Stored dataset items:
####################

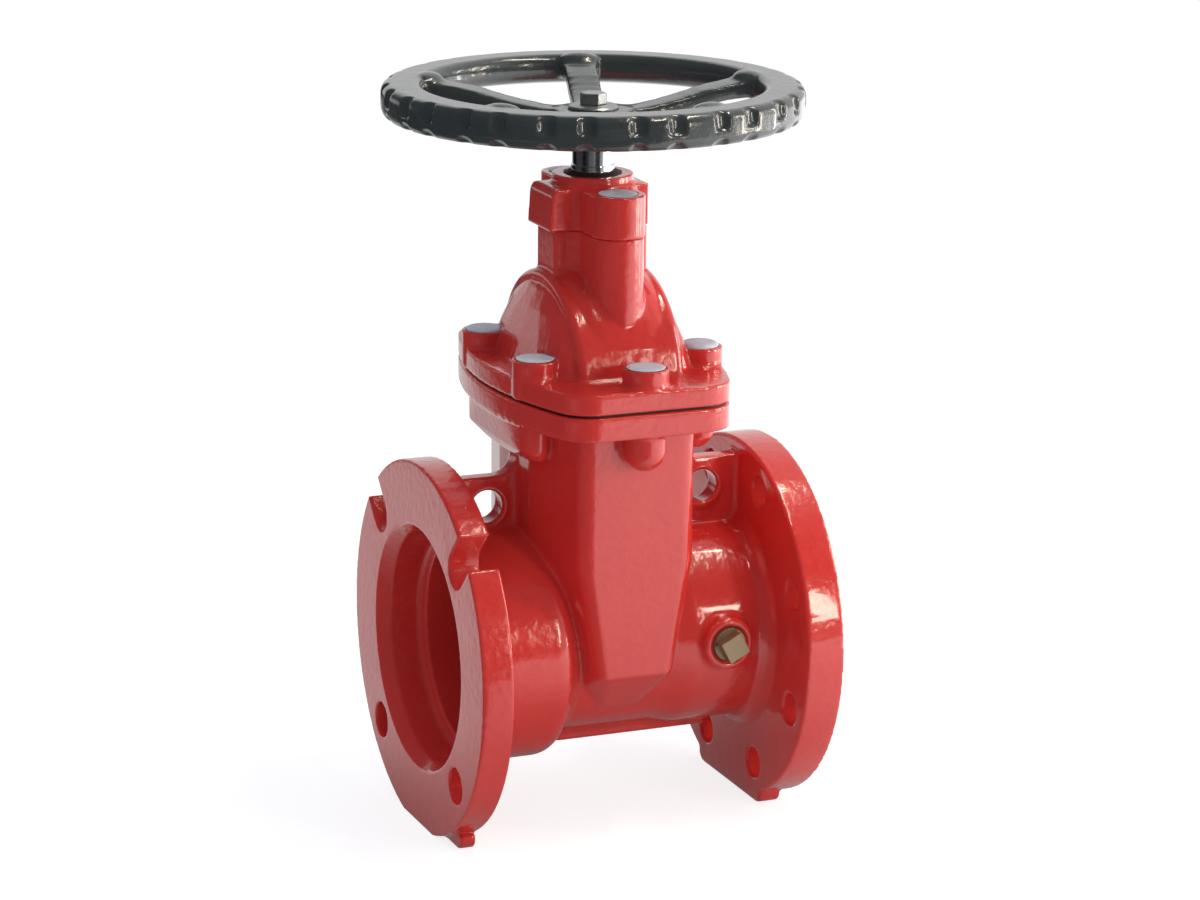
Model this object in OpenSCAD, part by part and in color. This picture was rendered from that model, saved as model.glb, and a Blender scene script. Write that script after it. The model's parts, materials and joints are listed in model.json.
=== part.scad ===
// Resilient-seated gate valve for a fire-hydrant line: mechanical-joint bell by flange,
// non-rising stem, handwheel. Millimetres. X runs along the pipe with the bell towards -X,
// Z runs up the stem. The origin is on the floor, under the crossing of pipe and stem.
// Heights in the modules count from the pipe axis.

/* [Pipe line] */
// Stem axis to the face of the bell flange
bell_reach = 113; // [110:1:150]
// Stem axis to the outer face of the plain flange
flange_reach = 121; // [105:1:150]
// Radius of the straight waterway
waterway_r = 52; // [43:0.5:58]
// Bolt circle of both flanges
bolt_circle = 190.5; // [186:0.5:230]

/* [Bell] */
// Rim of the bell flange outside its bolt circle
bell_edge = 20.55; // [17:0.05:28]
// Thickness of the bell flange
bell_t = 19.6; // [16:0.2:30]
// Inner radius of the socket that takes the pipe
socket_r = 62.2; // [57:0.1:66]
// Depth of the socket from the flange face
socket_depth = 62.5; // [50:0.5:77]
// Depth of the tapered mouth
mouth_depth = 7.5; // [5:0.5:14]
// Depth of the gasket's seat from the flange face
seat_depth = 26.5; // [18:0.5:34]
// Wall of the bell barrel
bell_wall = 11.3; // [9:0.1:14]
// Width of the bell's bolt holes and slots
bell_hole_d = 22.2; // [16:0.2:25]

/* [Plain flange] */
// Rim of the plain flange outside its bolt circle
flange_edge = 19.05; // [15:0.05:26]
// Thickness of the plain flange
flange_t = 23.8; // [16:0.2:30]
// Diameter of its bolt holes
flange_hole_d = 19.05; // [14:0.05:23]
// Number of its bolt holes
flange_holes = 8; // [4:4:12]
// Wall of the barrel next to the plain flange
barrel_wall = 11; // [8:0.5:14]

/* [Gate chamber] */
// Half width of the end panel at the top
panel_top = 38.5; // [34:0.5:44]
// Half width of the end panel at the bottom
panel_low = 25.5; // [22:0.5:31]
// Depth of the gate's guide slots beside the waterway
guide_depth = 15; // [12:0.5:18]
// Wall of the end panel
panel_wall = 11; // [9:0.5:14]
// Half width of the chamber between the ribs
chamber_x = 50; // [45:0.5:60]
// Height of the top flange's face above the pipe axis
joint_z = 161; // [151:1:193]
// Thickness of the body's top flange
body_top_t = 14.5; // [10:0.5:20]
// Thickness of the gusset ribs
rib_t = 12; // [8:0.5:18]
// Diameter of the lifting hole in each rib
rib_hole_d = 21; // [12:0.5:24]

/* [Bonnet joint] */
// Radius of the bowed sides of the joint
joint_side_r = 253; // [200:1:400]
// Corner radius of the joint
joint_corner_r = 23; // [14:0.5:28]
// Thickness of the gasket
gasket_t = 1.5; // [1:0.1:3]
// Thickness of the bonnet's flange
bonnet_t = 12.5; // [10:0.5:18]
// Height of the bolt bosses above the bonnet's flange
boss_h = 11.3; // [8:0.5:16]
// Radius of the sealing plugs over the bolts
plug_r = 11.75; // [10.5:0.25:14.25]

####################

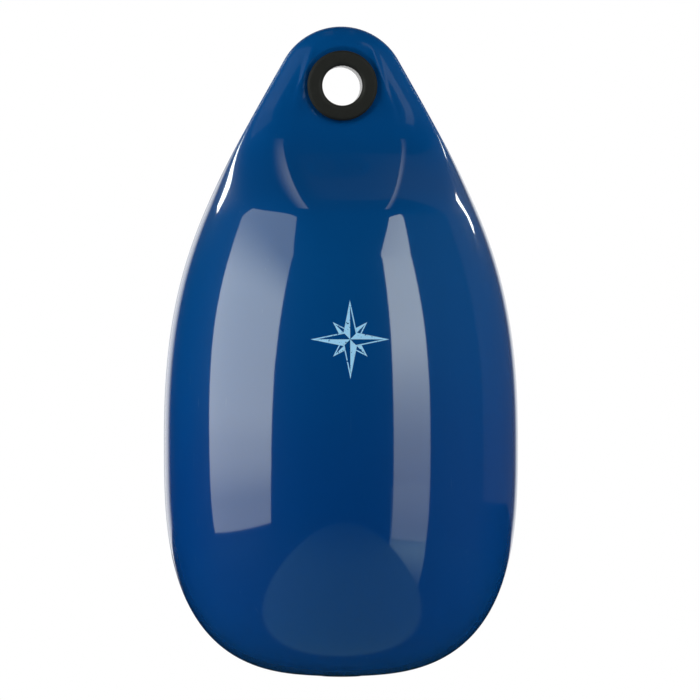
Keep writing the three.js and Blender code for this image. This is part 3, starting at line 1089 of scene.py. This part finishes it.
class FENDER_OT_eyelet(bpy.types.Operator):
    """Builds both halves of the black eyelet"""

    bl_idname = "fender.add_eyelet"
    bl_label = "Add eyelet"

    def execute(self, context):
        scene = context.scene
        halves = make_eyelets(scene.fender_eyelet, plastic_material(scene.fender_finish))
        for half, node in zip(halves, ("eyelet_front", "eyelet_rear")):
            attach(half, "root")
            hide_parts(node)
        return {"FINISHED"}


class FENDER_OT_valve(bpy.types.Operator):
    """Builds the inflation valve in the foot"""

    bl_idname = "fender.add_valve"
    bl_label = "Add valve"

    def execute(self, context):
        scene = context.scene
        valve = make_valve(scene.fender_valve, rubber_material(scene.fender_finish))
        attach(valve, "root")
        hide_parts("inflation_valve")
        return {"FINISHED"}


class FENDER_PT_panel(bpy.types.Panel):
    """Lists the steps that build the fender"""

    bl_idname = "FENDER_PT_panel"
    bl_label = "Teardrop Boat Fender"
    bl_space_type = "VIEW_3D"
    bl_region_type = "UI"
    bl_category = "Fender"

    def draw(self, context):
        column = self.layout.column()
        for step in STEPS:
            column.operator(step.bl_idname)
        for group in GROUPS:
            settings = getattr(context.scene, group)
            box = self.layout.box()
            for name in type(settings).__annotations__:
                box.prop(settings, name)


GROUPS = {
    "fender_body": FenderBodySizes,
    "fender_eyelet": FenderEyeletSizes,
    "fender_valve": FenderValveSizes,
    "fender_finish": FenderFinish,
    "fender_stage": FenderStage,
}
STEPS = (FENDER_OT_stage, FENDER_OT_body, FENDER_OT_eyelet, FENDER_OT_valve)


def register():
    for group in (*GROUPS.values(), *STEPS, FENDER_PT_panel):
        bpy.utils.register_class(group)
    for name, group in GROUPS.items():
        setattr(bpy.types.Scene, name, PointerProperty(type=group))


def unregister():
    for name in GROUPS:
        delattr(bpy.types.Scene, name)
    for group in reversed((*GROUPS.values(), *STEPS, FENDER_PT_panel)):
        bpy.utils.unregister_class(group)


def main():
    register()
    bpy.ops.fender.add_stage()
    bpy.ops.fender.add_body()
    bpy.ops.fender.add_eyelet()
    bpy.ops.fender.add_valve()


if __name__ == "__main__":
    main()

####################

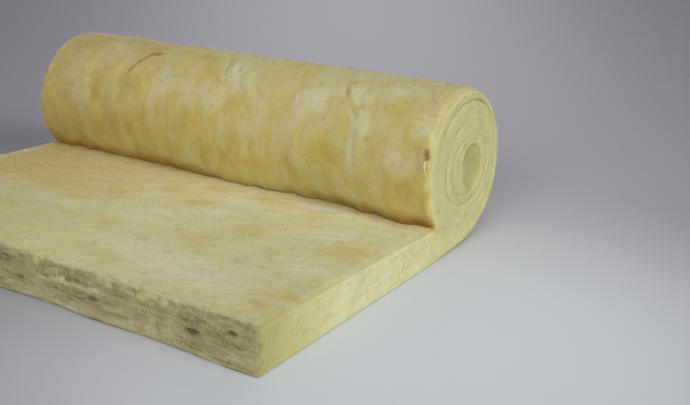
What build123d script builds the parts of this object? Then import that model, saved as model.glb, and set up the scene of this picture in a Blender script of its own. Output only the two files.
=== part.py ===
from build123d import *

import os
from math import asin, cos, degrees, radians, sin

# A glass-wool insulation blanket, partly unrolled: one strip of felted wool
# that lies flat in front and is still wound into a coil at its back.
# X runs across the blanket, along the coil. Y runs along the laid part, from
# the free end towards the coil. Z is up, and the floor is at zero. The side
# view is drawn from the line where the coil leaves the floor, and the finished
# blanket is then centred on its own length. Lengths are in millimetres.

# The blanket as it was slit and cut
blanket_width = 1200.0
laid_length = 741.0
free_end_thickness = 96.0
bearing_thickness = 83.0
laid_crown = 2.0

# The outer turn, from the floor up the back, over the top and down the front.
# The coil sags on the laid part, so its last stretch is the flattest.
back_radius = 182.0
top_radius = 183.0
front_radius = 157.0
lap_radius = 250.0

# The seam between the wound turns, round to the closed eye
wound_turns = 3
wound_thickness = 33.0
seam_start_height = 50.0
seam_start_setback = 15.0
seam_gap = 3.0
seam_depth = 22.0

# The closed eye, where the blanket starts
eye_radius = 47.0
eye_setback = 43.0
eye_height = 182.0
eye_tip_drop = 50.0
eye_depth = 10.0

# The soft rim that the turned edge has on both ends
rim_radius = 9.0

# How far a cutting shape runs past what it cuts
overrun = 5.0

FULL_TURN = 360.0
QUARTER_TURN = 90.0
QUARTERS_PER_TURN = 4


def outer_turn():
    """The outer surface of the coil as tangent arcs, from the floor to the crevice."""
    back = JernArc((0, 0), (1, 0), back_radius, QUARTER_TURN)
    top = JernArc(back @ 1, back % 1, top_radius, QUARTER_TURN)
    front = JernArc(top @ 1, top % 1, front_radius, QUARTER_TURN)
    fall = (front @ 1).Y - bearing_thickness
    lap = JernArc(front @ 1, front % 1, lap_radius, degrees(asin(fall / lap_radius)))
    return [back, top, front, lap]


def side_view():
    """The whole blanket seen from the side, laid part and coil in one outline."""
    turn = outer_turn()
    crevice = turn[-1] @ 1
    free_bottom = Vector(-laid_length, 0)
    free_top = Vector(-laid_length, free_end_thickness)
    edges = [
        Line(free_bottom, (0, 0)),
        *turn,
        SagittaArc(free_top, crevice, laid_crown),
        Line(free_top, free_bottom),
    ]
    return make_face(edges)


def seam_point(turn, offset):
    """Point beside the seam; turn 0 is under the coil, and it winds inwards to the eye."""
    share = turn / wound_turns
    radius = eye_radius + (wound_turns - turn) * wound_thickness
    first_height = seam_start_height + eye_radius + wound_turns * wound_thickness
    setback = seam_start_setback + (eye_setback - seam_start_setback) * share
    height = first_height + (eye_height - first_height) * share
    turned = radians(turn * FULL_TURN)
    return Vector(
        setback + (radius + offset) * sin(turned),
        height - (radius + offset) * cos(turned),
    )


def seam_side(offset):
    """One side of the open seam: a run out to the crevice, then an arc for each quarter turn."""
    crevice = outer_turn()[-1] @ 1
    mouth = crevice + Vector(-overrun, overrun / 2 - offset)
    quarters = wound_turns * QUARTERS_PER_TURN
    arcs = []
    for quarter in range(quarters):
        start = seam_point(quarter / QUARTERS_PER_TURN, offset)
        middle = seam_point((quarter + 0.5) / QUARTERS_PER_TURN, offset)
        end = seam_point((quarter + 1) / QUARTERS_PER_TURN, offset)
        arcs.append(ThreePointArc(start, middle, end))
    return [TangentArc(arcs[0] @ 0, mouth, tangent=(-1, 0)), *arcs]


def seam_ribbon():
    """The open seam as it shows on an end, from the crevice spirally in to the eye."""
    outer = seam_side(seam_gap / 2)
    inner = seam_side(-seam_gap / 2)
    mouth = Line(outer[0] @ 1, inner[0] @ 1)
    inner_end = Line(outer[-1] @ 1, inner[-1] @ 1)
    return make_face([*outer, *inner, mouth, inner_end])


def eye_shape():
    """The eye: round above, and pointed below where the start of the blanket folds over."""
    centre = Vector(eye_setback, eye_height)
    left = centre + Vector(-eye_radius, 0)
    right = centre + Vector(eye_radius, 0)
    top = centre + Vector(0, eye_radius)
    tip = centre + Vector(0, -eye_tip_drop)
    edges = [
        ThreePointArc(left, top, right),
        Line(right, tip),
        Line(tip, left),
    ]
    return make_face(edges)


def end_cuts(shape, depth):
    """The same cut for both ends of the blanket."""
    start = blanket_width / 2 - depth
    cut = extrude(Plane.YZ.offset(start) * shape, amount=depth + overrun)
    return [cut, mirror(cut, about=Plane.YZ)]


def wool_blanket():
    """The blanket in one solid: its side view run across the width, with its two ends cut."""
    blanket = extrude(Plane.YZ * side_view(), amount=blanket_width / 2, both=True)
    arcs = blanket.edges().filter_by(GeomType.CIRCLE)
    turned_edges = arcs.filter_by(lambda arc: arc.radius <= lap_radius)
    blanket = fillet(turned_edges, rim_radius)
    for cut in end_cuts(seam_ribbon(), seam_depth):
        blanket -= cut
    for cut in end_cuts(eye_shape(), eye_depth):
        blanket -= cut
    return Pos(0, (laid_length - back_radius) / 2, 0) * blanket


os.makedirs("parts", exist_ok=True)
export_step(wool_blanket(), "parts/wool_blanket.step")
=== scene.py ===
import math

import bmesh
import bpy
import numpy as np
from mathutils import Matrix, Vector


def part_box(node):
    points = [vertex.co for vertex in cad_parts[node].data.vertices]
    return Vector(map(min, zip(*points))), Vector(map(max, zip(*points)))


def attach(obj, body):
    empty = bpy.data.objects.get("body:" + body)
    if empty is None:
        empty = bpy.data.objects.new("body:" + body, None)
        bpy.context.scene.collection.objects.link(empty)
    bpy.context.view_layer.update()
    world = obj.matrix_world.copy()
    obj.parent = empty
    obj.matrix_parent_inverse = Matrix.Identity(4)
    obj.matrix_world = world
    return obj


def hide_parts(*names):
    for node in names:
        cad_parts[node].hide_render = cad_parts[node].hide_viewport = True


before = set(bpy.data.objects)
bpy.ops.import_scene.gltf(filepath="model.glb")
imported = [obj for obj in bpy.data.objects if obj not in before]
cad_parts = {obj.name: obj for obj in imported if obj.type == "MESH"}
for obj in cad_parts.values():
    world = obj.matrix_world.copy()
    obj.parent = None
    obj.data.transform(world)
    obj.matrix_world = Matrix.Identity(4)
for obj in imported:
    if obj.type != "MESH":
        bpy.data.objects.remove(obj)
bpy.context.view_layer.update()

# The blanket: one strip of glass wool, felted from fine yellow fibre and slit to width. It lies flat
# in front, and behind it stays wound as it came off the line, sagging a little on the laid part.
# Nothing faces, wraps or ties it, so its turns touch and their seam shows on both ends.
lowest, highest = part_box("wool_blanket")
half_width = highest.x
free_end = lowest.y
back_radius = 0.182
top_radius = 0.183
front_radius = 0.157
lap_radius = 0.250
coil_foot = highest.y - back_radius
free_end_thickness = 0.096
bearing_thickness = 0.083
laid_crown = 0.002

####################

Exercise description:
Write out, exactly as they stand, the lines from the one containing "bpy.context.scene.collection.objects.link(empty)" through the one containing "laid_crown = 0.002", both ends included.

Solution for this problem:
        bpy.context.scene.collection.objects.link(empty)
    bpy.context.view_layer.update()
    world = obj.matrix_world.copy()
    obj.parent = empty
    obj.matrix_parent_inverse = Matrix.Identity(4)
    obj.matrix_world = world
    return obj


def hide_parts(*names):
    for node in names:
        cad_parts[node].hide_render = cad_parts[node].hide_viewport = True


before = set(bpy.data.objects)
bpy.ops.import_scene.gltf(filepath="model.glb")
imported = [obj for obj in bpy.data.objects if obj not in before]
cad_parts = {obj.name: obj for obj in imported if obj.type == "MESH"}
for obj in cad_parts.values():
    world = obj.matrix_world.copy()
    obj.parent = None
    obj.data.transform(world)
    obj.matrix_world = Matrix.Identity(4)
for obj in imported:
    if obj.type != "MESH":
        bpy.data.objects.remove(obj)
bpy.context.view_layer.update()

# The blanket: one strip of glass wool, felted from fine yellow fibre and slit to width. It lies flat
# in front, and behind it stays wound as it came off the line, sagging a little on the laid part.
# Nothing faces, wraps or ties it, so its turns touch and their seam shows on both ends.
lowest, highest = part_box("wool_blanket")
half_width = highest.x
free_end = lowest.y
back_radius = 0.182
top_radius = 0.183
front_radius = 0.157
lap_radius = 0.250
coil_foot = highest.y - back_radius
free_end_thickness = 0.096
bearing_thickness = 0.083
laid_crown = 0.002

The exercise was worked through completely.